Halte Saint-Joseph : la chaumière du bon Dieu

En avant, en arrière… Depuis 10 minutes, nous nous balançons sur nos chaises berçantes, autour d’une table de salon. Lionel nous raconte comment il a manqué sa gelée de pommes. André, habillé d’un chandail bleu-blanc-rouge écarlate, détaille en vrai fan des Expos comment reconnaitre un faux chapeau d’un authentique (le sien, bien sûr). Pierre détend l’atmosphère par quelques plaisanteries bon enfant. Gilles passe de l’un à l’autre: «Un autre jus? Un café? Ah oui! Toi, c’est un lait, deux sucres, c’est ça?»

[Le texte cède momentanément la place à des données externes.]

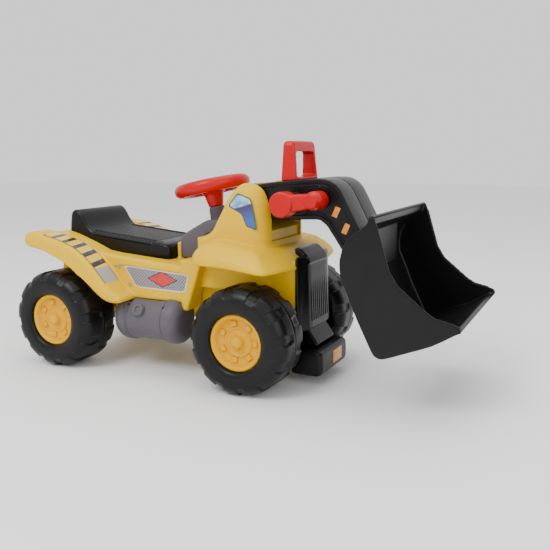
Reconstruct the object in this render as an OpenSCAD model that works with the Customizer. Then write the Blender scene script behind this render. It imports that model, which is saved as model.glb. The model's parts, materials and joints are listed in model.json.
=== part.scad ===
// Ride-on toy digger with a steerable front axle, a lifting boom and a curling bucket.
// X points forward, Y to the driver's left, Z up. The origin is on the ground,
// under the middle of the toy's length and width. All sizes are in millimetres.

/* [Wheels] */
// Diameter of each tyre
tyre_d = 225; // [215:1:226]
// Width of each tyre
tyre_w = 115; // [105:1:116]
// Distance between the front and rear axles
wheelbase = 487; // [480:1:492]
// Width over the outer sides of the tyres
track_w = 434; // [432:1:444]
// Diameter of the hub cover in each wheel
hub_d = 118; // [110:1:120]
// Number of nut bosses on a hub cover
hub_nuts = 7; // [5:1:8]
// Number of tread blocks around a tyre
tread_blocks = 12; // [8:1:14]
// Diameter of the steel axles
axle_d = 10; // [8:1:12]

/* [Body] */
// Width of the seat tub between the side faces
tub_w = 268; // [260:1:272]
// Width over the fenders
fender_w = 392; // [380:1:396]
// Width of the cab
cab_w = 218; // [212:1:222]
// Wall thickness of the moulded shells
wall = 3; // [2.5:0.5:3.5]
// Radius of the cab's front corners
cab_corner_r = 38; // [30:1:40]

/* [Seat] */
// Width of the seat
seat_w = 176; // [168:1:178]
// Distance between the two hinge lugs, centre to centre
seat_lug_span = 66; // [50:1:80]

/* [Steering] */
// Outer diameter of the steering wheel
steer_d = 176; // [166:1:178]
// Diameter of the steering wheel's rim
rim_d = 30; // [24:1:30]
// Lean of the steering column towards the driver, in degrees
column_lean = 12; // [11.5:0.25:12.25]
// Length of the crank at the foot of the steering rod
steer_crank = 28; // [26:0.5:29]
// Length of each knuckle's steering arm
knuckle_arm = 70; // [68:1:72]

/* [Boom] */
// Width of the boom
boom_w = 146; // [140:1:146]
// Depth of the boom at its rear end
boom_h = 73; // [70:1:76]
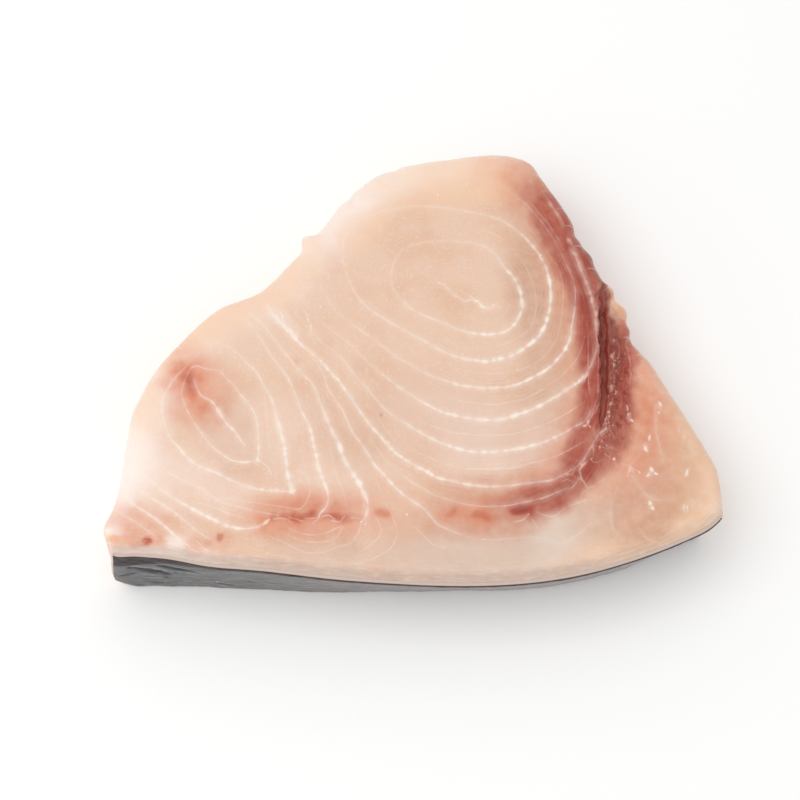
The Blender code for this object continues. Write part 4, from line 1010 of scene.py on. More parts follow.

Nous sommes à la Halte Saint-Joseph de Granby, celle d’où tout est parti. Un jour de novembre 2012, l’abbé Serge Pelletier et Claudette Nadeau ont signé le bail de la première Halte. «La plus ancienne église de Granby venait d’être cédée à la ville, dit le prêtre du diocèse de Saint-Hyacinthe. J’ai proposé aux marguillers: on vient de fermer un chapitre; on en ouvre un nouveau?»

Le curé rêvait d’une autre manière de faire Église. «Un mot trottait dans ma prière, raconte-t-il: un local… Pour se faire proche des gens, au ras de la rue.» Mais bâtir un projet tout seul, ce n’est jamais gagnant. Alors, Serge a attendu. Claudette est arrivée. Au bord de la retraite, l’ex-enseignante avait soif d’un engagement missionnaire, quelque chose qui donne du sens à son baptême. Serge Pelletier lui a demandé de mettre par écrit ce qu’elle avait au cœur. «C’était mot pour mot ce qui m’habitait, raconte-t-il. On s’est dit: on y va…»

Dix ans plus tard, les Haltes Saint-Joseph se sont multipliées. De bouche à oreille, l’idée a fait son chemin. Après Granby, le feu a pris à Trois-Rivières, à Longueuil, à Drummondville… Il y en a maintenant une dizaine ouvertes dans sept diocèses du Québec, et même deux à Kinshasa, en République démocratique du Congo. Partout, c’est la même idée: offrir un lieu simple mais chaleureux, avec un coin salon, des tables pour jouer ou parler, un petit coin de prière, pour que des bénévoles-missionnaires puissent accueillir les visiteurs, ces «pauvres de bonheur» qui pousseront la porte, quel que soit leur besoin.

Jusqu’à Chicoutimi

Lire Le Verbe peut changer des vies. Demandez à France Verreault, de Chicoutimi, qui vient d’ouvrir avec son mari Christian et une quinzaine d’autres bénévoles une Halte Saint-Joseph sur la rue Racine.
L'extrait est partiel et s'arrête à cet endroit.